DIRECTIONS
Repeat the lines below exactly as written, please, from the line with "The OpenSCAD and" to the line with "wall_row = len(z_all) - 1", both lines included, and no others.

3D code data
=====

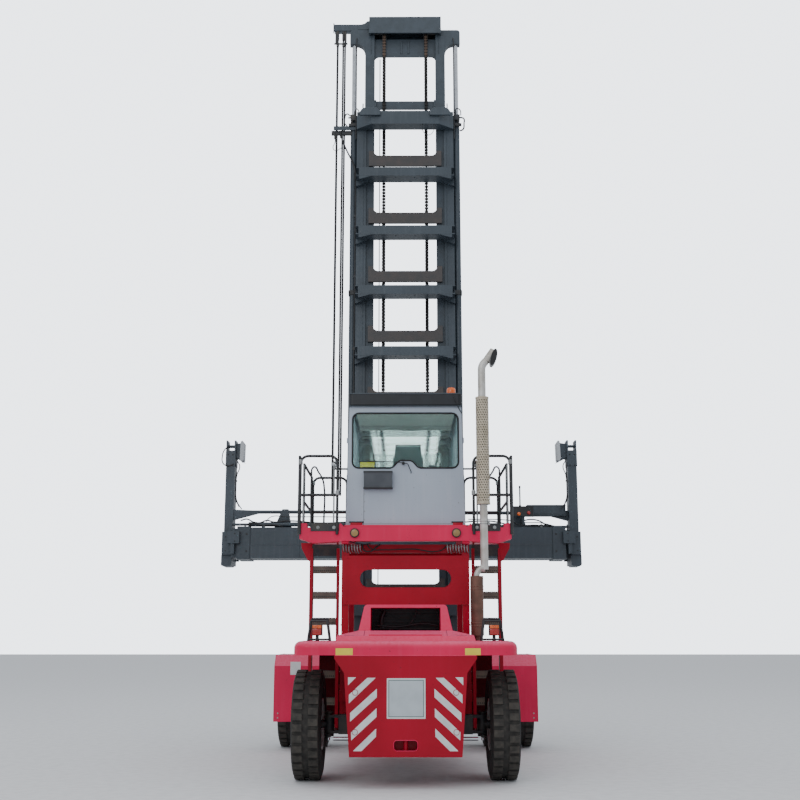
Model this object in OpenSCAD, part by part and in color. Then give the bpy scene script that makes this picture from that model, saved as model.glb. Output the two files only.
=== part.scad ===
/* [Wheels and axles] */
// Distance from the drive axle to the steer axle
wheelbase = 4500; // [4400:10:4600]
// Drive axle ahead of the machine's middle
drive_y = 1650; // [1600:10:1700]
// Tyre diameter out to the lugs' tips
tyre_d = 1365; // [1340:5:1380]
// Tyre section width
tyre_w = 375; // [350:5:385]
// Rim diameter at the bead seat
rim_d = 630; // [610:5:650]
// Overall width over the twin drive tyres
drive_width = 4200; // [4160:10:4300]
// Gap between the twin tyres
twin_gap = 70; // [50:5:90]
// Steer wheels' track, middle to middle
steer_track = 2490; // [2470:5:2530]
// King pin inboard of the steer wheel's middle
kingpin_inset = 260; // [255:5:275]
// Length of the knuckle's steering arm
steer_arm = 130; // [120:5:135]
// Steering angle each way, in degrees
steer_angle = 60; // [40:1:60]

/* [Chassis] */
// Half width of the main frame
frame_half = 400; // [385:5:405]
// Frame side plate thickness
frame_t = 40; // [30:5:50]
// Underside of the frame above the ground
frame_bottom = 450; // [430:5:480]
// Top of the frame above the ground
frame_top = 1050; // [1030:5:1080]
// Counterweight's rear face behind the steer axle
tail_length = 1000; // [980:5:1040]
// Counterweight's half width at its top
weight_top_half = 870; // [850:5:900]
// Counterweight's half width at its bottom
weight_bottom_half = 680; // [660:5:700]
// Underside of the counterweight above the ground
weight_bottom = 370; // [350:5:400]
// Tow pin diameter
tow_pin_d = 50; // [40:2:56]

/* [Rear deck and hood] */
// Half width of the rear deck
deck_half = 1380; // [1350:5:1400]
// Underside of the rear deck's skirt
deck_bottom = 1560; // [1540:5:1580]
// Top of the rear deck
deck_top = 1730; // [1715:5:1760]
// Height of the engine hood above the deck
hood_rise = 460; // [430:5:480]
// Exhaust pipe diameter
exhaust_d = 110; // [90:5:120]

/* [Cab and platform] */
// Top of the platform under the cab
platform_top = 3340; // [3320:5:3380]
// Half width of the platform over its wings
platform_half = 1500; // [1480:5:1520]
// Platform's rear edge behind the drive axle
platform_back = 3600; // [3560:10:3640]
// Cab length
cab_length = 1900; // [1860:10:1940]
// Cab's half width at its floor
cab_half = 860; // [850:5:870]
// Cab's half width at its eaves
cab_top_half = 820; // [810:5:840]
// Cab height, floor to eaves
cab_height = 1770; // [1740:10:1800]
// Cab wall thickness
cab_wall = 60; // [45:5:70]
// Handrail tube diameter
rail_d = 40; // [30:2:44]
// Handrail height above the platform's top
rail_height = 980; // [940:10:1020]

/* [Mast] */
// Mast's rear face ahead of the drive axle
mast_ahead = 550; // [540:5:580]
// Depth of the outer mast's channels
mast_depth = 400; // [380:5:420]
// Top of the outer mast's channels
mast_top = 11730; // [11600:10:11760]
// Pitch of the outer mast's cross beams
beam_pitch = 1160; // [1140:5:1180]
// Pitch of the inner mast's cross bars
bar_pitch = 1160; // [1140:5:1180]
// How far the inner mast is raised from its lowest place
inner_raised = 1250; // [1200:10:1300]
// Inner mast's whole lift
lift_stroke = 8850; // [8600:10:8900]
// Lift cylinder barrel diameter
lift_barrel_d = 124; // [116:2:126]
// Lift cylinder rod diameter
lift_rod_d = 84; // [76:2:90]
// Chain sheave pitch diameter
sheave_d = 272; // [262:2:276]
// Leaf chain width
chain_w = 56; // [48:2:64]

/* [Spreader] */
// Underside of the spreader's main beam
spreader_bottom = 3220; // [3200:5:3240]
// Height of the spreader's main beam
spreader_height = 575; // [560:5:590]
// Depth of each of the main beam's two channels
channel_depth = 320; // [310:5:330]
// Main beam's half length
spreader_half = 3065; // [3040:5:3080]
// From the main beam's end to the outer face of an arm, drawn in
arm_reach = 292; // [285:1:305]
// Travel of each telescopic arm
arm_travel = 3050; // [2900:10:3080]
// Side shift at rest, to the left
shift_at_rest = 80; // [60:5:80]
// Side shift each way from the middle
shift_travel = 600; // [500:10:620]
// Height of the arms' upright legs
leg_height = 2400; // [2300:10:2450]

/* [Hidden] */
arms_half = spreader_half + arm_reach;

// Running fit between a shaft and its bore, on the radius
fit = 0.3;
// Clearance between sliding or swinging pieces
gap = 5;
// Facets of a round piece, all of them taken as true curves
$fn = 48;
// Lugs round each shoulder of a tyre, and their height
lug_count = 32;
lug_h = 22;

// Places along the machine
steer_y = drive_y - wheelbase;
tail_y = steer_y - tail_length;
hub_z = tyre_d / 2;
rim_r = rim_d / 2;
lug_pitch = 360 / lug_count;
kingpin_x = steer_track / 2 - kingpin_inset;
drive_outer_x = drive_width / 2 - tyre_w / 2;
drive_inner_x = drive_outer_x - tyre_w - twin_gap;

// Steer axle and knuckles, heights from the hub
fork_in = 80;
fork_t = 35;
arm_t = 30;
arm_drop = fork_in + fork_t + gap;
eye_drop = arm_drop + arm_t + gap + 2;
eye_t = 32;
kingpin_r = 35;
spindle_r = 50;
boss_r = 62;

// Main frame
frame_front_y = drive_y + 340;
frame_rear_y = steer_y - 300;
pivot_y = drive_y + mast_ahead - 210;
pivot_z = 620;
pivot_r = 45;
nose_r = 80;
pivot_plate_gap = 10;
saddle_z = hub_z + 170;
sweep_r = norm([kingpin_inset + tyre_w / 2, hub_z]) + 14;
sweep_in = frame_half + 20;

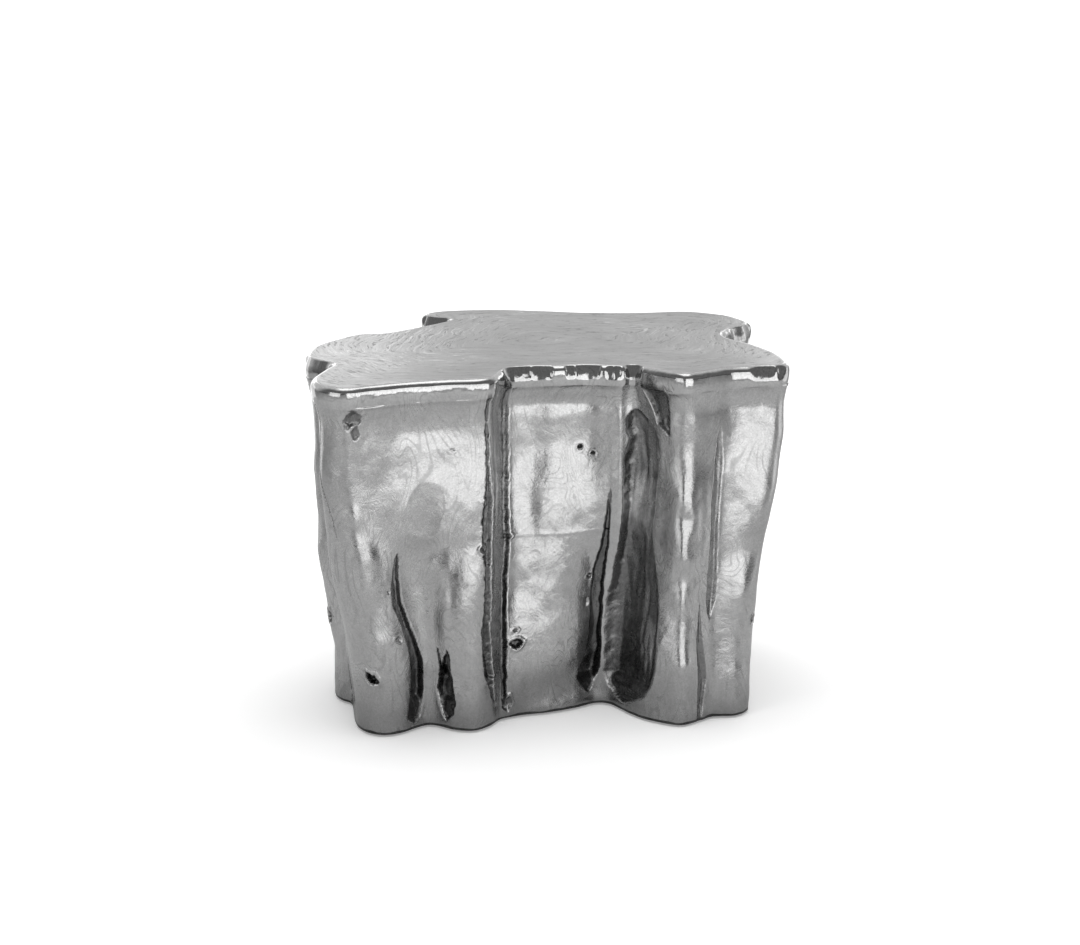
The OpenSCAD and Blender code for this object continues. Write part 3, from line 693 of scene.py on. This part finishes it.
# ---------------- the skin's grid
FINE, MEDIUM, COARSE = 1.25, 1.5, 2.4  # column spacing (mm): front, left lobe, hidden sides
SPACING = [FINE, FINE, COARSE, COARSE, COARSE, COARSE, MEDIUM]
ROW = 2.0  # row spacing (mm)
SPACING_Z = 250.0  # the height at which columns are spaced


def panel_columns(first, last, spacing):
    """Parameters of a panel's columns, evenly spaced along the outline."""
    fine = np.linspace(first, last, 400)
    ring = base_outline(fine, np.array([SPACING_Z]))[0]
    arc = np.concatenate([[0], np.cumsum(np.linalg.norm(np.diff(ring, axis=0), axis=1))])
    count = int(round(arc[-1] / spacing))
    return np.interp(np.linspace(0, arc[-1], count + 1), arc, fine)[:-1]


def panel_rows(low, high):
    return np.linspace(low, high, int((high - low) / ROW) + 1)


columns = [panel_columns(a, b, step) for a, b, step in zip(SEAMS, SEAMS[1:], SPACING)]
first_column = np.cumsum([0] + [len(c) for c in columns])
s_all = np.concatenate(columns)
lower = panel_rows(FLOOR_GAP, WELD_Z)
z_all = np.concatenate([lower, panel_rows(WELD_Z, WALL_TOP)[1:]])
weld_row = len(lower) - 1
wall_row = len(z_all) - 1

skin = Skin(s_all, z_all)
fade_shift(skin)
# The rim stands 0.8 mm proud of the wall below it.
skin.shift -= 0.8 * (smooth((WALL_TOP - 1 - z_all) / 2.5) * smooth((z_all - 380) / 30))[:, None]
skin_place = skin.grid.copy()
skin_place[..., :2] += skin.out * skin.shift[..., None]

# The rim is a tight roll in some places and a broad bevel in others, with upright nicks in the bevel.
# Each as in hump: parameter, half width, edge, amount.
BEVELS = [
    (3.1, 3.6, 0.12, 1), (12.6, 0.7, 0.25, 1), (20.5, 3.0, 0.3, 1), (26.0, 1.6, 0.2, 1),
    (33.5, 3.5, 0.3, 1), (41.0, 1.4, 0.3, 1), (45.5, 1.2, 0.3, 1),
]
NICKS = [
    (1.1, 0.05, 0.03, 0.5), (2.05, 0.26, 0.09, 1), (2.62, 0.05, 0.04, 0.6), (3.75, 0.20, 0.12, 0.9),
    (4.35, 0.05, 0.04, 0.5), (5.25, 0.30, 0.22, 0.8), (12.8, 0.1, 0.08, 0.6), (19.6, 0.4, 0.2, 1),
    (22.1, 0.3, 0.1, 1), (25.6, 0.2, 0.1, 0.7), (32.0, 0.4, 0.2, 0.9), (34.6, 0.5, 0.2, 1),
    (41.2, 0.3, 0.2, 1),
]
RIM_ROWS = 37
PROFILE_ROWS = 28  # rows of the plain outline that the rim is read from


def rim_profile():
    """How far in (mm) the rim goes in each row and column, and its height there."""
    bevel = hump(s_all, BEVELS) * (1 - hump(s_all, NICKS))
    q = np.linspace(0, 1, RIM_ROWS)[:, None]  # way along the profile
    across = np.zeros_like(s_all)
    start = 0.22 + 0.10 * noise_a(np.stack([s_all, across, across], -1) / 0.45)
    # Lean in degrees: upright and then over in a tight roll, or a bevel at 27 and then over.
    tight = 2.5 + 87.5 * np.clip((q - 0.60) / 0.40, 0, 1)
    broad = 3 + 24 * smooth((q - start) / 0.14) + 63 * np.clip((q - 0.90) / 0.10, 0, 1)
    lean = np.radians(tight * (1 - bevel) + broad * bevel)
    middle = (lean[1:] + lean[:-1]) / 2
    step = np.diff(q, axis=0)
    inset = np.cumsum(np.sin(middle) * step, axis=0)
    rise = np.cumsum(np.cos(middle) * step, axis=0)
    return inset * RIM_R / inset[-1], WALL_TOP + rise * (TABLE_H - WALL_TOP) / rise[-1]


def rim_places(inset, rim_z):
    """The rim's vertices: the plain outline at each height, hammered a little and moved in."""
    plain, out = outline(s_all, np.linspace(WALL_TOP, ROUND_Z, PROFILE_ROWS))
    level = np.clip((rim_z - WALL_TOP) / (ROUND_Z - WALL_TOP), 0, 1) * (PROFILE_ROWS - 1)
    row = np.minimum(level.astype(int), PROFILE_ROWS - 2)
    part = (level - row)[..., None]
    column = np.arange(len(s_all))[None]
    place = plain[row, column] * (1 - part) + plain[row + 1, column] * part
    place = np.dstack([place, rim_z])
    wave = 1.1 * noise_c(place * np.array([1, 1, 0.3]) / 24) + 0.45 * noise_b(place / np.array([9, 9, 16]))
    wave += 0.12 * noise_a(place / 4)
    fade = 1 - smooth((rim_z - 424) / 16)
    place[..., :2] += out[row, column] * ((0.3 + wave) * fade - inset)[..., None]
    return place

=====

FINAL RESULT
The OpenSCAD and Blender code for this object continues. Write part 3, from line 693 of scene.py on. This part finishes it.
# ---------------- the skin's grid
FINE, MEDIUM, COARSE = 1.25, 1.5, 2.4  # column spacing (mm): front, left lobe, hidden sides
SPACING = [FINE, FINE, COARSE, COARSE, COARSE, COARSE, MEDIUM]
ROW = 2.0  # row spacing (mm)
SPACING_Z = 250.0  # the height at which columns are spaced


def panel_columns(first, last, spacing):
    """Parameters of a panel's columns, evenly spaced along the outline."""
    fine = np.linspace(first, last, 400)
    ring = base_outline(fine, np.array([SPACING_Z]))[0]
    arc = np.concatenate([[0], np.cumsum(np.linalg.norm(np.diff(ring, axis=0), axis=1))])
    count = int(round(arc[-1] / spacing))
    return np.interp(np.linspace(0, arc[-1], count + 1), arc, fine)[:-1]


def panel_rows(low, high):
    return np.linspace(low, high, int((high - low) / ROW) + 1)


columns = [panel_columns(a, b, step) for a, b, step in zip(SEAMS, SEAMS[1:], SPACING)]
first_column = np.cumsum([0] + [len(c) for c in columns])
s_all = np.concatenate(columns)
lower = panel_rows(FLOOR_GAP, WELD_Z)
z_all = np.concatenate([lower, panel_rows(WELD_Z, WALL_TOP)[1:]])
weld_row = len(lower) - 1
wall_row = len(z_all) - 1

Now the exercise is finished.